Discovery of a red giant with solar-like oscillations in an eclipsing binary system from Kepler space-based photometry
S. Hekker, J. Debosscher, D. Huber, M.G. Hidas, J. De Ridder, C., Aerts, D. Stello, T.R. Bedding, R.L. Gilliland, J. Christensen-Dalsgaard,, T.M. Brown, H. Kjeldsen, W.J. Borucki, D. Koch, J.M. Jenkins, H. Van Winckel,, P.G. Beck, J. Blomme, J. Southworth, A. Pigulski

TL;DR
This paper reports the discovery of a red giant star exhibiting solar-like oscillations within an eclipsing binary system observed by Kepler, providing valuable data on stellar parameters and internal structures.
Contribution
It presents the first detection of a red giant with solar-like oscillations in an eclipsing binary from Kepler data, including initial orbital and stellar parameter estimates.
Findings
Red giant with solar-like oscillations identified in Kepler data
Secondary star is a main-sequence F star in an eccentric orbit
Orbital period longer than 75 days, semi-major axis over 0.5 AU
Abstract
Oscillating stars in binary systems are among the most interesting stellar laboratories, as these can provide information on the stellar parameters and stellar internal structures.

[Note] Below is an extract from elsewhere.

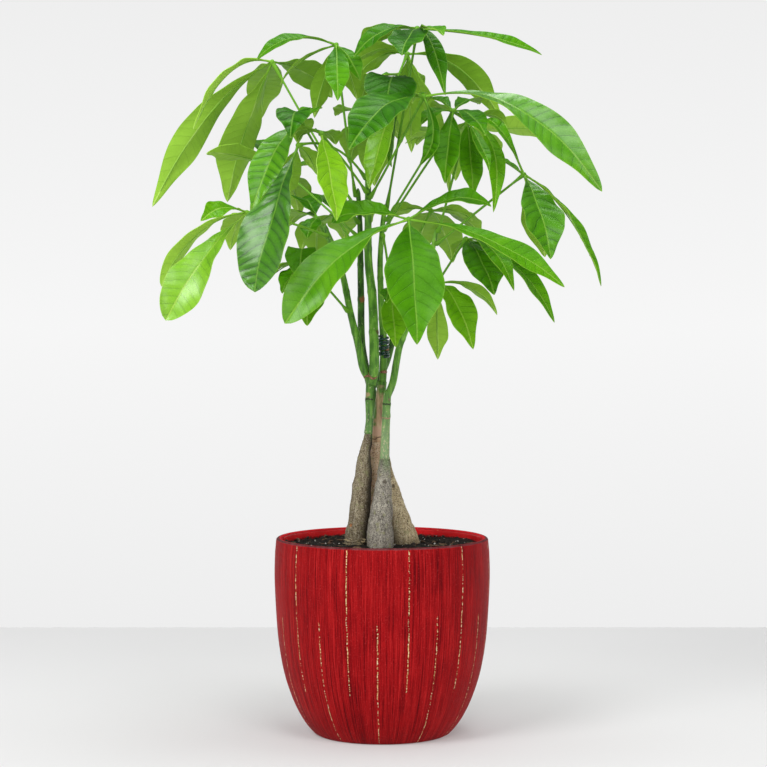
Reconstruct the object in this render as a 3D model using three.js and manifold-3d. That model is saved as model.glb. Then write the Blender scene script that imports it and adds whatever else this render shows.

Here we present a red giant with solar-like oscillations in an eclipsing binary observed with the NASA Kepler satellite. We compute stellar parameters of the red giant from spectra and the asteroseismic mass and radius from the oscillations. Although only one eclipse has been observed so far, we can already determine that the secondary is a main-sequence F star in an eccentric orbit with a semi-major axis larger than 0.5 AU and orbital period longer than 75 days.